What the task asks
Only one stretch of the data below should be repeated: the lines from the line containing "Turn this picture" through the line containing "PLINTH_GROOVE_DEPTH = 0.0005", inclusive, exactly as they are.

Data for the task
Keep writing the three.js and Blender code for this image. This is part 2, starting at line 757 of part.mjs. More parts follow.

==

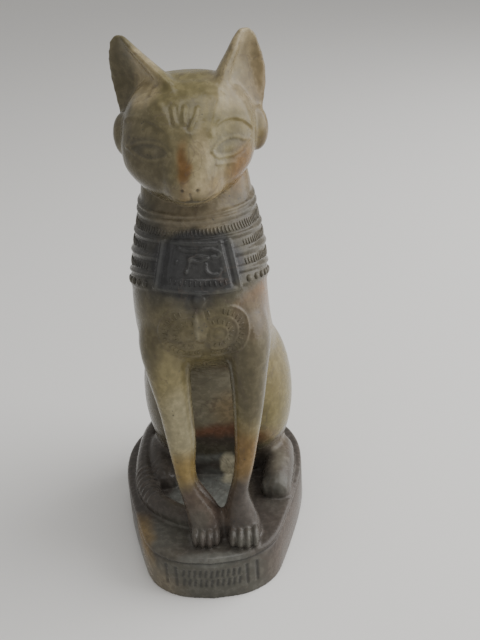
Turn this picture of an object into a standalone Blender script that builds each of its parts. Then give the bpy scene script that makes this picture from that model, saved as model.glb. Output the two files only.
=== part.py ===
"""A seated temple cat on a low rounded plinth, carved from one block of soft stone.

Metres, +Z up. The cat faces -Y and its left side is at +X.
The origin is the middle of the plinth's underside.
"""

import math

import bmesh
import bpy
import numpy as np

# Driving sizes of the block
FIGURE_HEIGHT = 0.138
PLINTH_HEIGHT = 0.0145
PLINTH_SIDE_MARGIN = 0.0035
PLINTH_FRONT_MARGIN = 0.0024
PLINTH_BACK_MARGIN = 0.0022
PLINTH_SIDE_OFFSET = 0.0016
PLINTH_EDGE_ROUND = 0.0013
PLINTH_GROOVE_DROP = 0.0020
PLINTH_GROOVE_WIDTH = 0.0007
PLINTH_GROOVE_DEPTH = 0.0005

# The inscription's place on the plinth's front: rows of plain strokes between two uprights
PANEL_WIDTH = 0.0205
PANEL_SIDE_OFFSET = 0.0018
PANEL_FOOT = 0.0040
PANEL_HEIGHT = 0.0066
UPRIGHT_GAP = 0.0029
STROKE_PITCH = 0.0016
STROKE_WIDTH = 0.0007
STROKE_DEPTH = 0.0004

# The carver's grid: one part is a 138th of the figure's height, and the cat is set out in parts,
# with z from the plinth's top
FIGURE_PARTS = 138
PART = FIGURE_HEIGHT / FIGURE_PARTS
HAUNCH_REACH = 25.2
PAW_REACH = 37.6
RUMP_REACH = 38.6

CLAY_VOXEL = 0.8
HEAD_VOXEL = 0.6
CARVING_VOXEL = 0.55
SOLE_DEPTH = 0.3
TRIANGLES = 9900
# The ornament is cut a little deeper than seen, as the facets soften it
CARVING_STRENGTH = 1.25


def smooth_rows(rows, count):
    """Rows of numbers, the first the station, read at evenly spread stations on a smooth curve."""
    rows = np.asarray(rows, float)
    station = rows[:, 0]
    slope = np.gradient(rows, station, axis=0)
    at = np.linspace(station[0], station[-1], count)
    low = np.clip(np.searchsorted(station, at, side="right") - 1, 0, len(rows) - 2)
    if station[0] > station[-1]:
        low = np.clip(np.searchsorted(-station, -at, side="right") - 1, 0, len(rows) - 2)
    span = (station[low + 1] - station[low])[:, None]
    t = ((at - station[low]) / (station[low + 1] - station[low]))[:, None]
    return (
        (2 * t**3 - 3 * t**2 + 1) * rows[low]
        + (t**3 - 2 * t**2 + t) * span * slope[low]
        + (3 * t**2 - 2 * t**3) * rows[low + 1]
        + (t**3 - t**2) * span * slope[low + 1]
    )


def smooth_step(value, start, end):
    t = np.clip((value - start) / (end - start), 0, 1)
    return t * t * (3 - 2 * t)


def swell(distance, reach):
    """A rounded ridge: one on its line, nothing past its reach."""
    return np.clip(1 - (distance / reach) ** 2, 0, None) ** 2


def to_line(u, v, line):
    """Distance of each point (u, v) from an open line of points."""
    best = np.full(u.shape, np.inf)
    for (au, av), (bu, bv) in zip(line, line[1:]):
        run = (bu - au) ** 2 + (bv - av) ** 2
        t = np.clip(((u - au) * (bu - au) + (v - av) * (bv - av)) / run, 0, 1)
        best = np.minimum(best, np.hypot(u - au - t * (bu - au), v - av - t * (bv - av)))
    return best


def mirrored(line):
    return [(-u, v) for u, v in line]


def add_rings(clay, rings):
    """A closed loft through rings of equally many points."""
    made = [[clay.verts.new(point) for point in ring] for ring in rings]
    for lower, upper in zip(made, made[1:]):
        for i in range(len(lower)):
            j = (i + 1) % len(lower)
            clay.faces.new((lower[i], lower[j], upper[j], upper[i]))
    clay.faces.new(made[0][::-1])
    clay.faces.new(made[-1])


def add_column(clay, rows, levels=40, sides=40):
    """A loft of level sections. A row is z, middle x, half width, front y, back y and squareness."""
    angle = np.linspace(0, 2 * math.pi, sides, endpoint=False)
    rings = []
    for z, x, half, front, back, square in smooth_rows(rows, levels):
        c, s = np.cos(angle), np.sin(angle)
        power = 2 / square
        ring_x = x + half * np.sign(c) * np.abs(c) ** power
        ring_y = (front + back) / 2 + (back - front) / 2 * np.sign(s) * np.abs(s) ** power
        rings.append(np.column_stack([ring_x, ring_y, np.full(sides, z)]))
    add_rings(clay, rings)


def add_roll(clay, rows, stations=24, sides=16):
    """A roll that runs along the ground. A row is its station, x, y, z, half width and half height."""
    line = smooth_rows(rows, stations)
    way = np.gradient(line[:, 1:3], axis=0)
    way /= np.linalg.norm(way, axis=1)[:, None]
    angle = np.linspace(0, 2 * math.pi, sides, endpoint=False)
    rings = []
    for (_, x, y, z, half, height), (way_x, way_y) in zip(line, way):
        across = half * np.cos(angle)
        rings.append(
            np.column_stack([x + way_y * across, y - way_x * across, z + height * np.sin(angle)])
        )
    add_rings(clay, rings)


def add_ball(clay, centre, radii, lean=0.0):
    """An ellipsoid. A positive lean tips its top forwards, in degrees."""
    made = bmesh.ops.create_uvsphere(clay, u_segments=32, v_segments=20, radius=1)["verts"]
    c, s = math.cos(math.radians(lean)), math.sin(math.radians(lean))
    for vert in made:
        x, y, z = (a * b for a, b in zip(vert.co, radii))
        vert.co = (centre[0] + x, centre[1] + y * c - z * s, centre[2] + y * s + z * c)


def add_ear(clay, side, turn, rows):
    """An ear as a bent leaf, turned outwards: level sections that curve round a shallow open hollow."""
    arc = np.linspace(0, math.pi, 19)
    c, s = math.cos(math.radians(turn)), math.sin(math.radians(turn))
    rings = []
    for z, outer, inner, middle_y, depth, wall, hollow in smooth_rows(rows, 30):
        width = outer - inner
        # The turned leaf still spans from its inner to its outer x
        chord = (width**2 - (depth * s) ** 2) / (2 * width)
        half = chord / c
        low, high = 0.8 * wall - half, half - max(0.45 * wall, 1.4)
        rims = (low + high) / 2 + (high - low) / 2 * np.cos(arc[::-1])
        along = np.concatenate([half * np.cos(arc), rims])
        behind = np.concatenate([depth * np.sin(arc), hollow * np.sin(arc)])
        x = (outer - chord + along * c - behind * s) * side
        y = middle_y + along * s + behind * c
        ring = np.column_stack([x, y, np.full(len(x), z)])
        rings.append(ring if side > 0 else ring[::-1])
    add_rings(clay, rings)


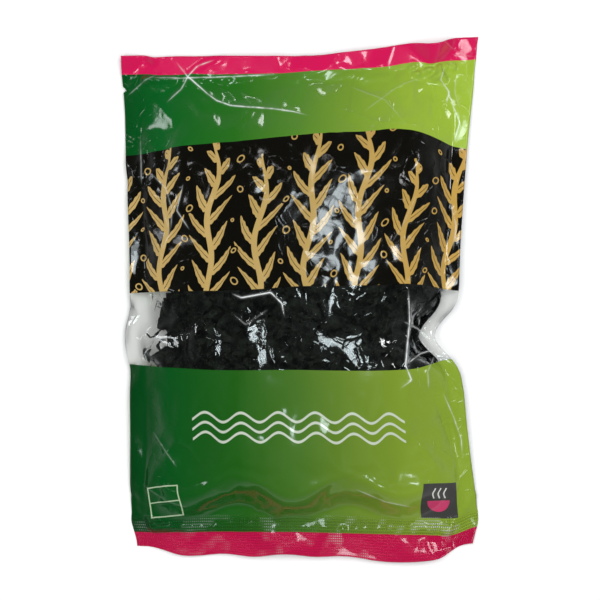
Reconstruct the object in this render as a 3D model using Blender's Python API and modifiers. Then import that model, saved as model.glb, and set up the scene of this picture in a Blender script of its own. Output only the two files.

* * *

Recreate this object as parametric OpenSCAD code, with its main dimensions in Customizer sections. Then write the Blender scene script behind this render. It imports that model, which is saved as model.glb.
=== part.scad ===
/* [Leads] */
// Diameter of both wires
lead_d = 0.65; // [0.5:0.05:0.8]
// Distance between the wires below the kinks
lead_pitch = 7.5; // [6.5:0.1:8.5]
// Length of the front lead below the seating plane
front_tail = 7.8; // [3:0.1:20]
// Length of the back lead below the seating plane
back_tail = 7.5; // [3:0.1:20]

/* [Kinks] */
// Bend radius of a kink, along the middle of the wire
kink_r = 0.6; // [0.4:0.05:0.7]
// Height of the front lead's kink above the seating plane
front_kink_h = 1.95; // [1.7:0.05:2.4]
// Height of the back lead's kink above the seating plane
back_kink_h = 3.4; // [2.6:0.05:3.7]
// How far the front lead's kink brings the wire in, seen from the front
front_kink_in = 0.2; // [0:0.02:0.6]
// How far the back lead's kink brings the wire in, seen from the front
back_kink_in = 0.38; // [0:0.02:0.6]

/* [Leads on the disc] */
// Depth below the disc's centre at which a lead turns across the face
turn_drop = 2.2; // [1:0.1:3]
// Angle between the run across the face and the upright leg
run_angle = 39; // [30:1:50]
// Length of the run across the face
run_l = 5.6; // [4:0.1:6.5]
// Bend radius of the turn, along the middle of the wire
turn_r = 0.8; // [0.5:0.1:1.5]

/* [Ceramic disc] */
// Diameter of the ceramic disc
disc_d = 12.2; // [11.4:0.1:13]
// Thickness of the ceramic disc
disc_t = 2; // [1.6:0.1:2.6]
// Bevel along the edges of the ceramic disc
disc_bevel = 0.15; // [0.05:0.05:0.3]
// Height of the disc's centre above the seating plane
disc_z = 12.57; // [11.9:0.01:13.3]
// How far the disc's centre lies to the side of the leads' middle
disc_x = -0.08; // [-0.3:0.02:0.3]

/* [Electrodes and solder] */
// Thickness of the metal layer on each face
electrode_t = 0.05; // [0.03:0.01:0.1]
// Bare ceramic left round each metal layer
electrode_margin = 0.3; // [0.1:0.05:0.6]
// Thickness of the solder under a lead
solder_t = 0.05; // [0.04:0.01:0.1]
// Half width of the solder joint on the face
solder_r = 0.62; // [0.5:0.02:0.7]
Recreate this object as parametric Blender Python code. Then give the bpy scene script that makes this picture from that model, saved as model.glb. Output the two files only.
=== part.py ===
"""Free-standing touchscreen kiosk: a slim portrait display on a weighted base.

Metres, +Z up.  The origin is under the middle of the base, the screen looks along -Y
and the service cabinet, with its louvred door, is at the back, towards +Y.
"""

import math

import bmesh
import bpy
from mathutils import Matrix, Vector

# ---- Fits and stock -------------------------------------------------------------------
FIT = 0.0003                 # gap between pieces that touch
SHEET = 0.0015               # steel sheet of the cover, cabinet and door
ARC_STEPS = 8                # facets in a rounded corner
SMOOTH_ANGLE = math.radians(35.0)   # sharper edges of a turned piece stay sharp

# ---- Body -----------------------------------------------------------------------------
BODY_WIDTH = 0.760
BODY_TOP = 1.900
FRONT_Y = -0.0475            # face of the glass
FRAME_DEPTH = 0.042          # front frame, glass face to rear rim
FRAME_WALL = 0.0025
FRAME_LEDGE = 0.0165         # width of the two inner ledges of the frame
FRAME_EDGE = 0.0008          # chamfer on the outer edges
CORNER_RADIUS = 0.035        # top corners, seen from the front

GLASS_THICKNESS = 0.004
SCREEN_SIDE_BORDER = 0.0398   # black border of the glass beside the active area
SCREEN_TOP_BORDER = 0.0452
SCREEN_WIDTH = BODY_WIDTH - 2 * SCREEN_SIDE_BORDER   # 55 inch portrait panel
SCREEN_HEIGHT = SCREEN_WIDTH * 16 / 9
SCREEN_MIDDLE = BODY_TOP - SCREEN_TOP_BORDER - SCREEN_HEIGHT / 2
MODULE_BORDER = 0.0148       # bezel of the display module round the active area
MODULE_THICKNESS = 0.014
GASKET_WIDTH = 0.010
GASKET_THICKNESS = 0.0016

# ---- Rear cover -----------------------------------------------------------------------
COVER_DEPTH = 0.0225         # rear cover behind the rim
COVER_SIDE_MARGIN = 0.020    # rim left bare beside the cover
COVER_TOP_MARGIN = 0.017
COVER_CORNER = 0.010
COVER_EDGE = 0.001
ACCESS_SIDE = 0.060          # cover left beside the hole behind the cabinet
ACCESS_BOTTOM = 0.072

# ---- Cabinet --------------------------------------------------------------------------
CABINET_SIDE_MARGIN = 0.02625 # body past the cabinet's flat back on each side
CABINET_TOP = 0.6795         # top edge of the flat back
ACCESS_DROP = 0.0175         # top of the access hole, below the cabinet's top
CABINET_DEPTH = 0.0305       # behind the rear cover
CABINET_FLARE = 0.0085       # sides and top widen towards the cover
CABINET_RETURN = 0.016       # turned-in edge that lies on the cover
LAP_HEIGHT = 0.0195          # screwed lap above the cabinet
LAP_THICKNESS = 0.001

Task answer
Turn this picture of an object into a standalone Blender script that builds each of its parts. Then give the bpy scene script that makes this picture from that model, saved as model.glb. Output the two files only.
=== part.py ===
"""A seated temple cat on a low rounded plinth, carved from one block of soft stone.

Metres, +Z up. The cat faces -Y and its left side is at +X.
The origin is the middle of the plinth's underside.
"""

import math

import bmesh
import bpy
import numpy as np

# Driving sizes of the block
FIGURE_HEIGHT = 0.138
PLINTH_HEIGHT = 0.0145
PLINTH_SIDE_MARGIN = 0.0035
PLINTH_FRONT_MARGIN = 0.0024
PLINTH_BACK_MARGIN = 0.0022
PLINTH_SIDE_OFFSET = 0.0016
PLINTH_EDGE_ROUND = 0.0013
PLINTH_GROOVE_DROP = 0.0020
PLINTH_GROOVE_WIDTH = 0.0007
PLINTH_GROOVE_DEPTH = 0.0005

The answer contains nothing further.